Los desastres no son inevitables. No cuesta nada
concebir un universo paralelo en el que Adolf Hitler se dedica a pintar
acuarelas, Josif Stalin se queda en el seminario y Javier Clemente va a
Leverkusen, en los suburbios de Colonia, a jugar al fútbol. En ese
universo, libre de Auschwitz y del gulag, Valverde marca un gol en
Leverkusen, el Espanyol levanta su primer trofeo continental y el mundo
es más feliz.
El libro que firma Enric
González sobre el Espanyol de Barcelona traza un recorrido por la
historia del equipo blanquiazul, y explica el proceso a través del cual
se construyó la identidad del club: "Mientras los vencedores inventaban
su historia, el Español no inventaba nada. Y se encontró a la sombra de
la historia ajena.
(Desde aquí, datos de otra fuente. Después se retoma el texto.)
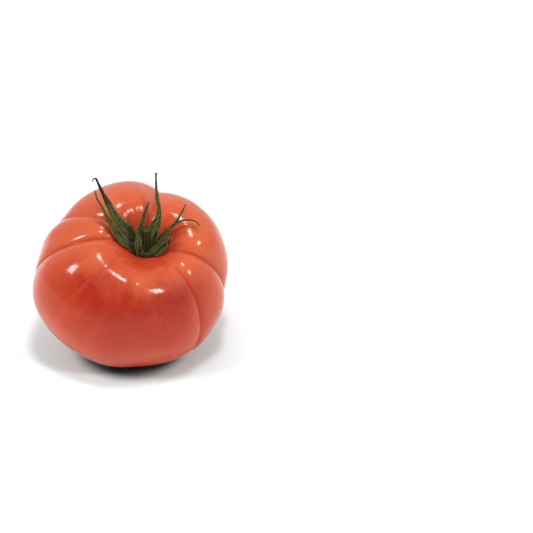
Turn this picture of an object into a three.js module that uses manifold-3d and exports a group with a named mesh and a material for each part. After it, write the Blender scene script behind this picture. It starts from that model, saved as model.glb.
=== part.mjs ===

Si el Barça simbolizaba el antifranquismo y el
catalanismo, el Español, su vecino y rival, debía simbolizar lo
contrario. Lógico, ¿no?". Además, el libro recoge algunas escena
avistadas desde una grada del viajo estadio de Sarrià, donde el autor
decidió que siempre sería espanyolista. Una de estas estampas es la de
un gol del argentino Roberto Martínez, un fragmento que entrará en los
anales de la literatura deportiva.
Una vida en Sarrià
Mi
primer recuerdo futbolístico es un hombre cabizbajo que espera en una
esquina. Hurgando en lo más profundo de la memoria no encuentro el
brillo del césped, ni el fogonazo de un gol, ni el calor ruidoso de la
grada. Tampoco el sabor seco y pálido de las derrotas, pese a conocerlo
bien.
En el último sustrato aparece una banal
estampa urbana, en una tarde gris de domingo. El gusto por el fútbol, y
la devoción por unos colores u otros, nacen, creo, de una forma natural a
partir de hechos cotidianos.
El hombre cabizbajo
se llamaba Rafael González, era mi tío-abuelo y dirigía las revistas y
tebeos de la Editorial Bruguera. El tío González (léase oncle Gonsàles,
en catalán) rezumaba amargura y melancolía. Antes de la guerra había
trabajado como periodista. Luego fue represaliado y se ganó la vida como
carbonero hasta que los Bruguera le emplearon en su imperio, igual que
empleaban a mi padre (abogado de la casa, guionista y escritor de
novelas populares bajo el pseudónimo Silver Kane), a mi abuelo materno
(mantenimiento), al cuñado de mi abuelo e incluso, durante un tiempo, a
mi madre, secretaria y coloreadora de viñetas. El tío González tenía
mala fama entre sus empleados. No me extraña. Debía contagiarles su
amargura, además de exprimirles historietas y regatearles salarios.